Another is that the old sources of cultivated speaking styles, the most prestigious cities in the South, were Charleston, Richmond, and New Orleans. In the past couple of generations, the inland cities like Atlanta, Charlotte, and Columbia, S.C., have become the leading cities of the South. Their prestige carries over into language.
Talk in these Piedmont cities has been more strongly influenced by the Hill Southern dialects from the North. ``R's'' are more commonly heard.
Pederson is less emphatic than many other linguists about the future of Southern English. ``All accents fade,'' he says. ``All dialects change.'' Certainly the vocabulary of young, urban speakers is shifting toward the dominant American pattern, he says.
But he also sees certain pronunciations shifting away from American homogenous. Increasingly, for example, young Southerners are pronouncing pin and pen, alike.
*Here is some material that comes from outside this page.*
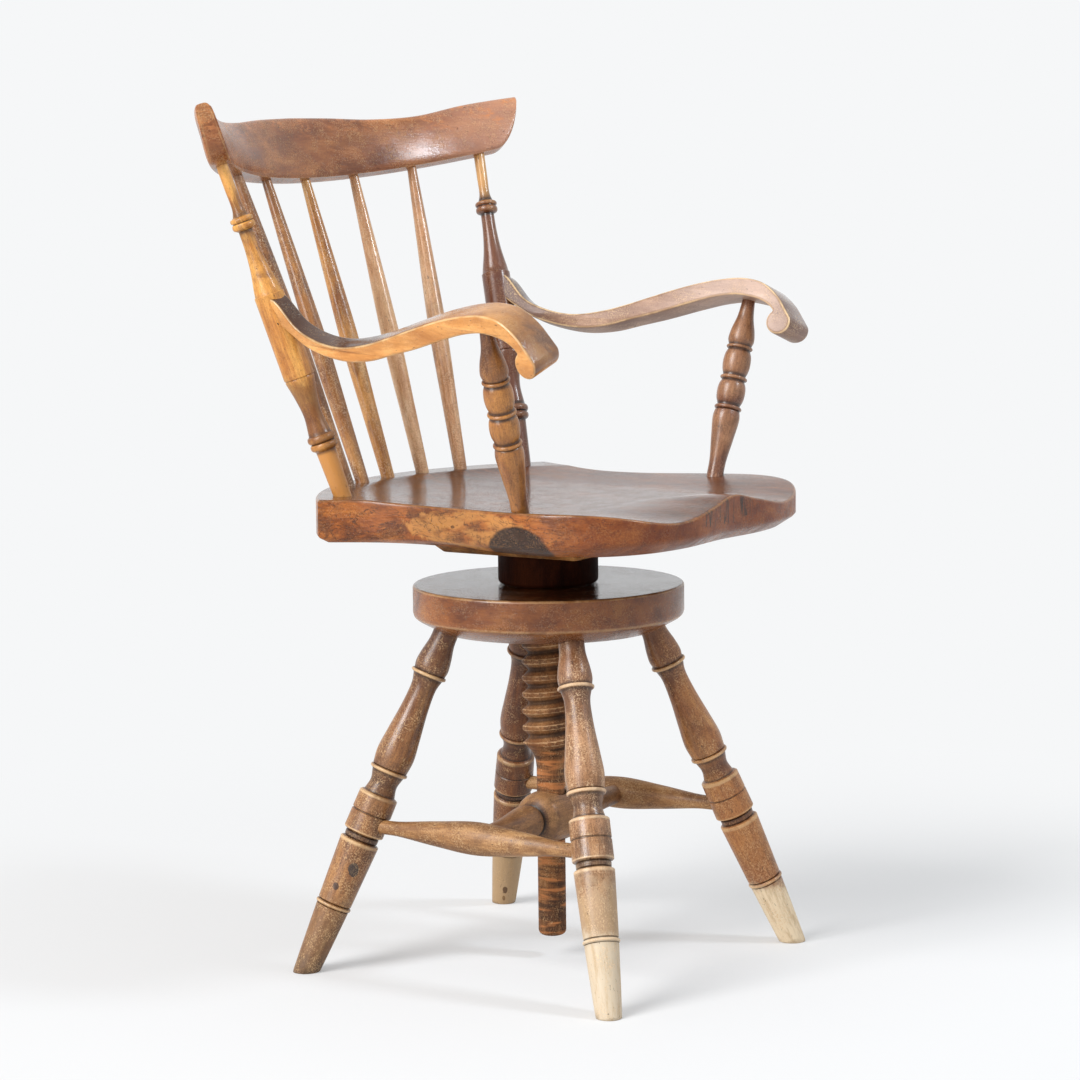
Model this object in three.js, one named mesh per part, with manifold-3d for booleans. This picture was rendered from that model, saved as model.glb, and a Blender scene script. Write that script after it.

Listen to young Sen. Albert Gore Jr. introduce himself (in his barely Southern voice): ``I'm Sinnater Al Gore from Tinnesey.''
In short, Pederson says, ``Southern patterns are at least as strong or stronger than other regional dialects.''
Southerners are apt to keep talking like Southerners partly because they want to. ``To many Southerners,'' writes Michael Montgomery in a paper, ``their speech is a kind of badge and signifies much more about their identities than does the speech of many people from other regions of the country: It represents their upbringing, their loyalties, their education, and their roots.''
The impending loss of Southern English has been warned of for most of this century. Linguists these days predict the same warnings will be sounded - in Southern English, with or without the ``r'' - a century from now.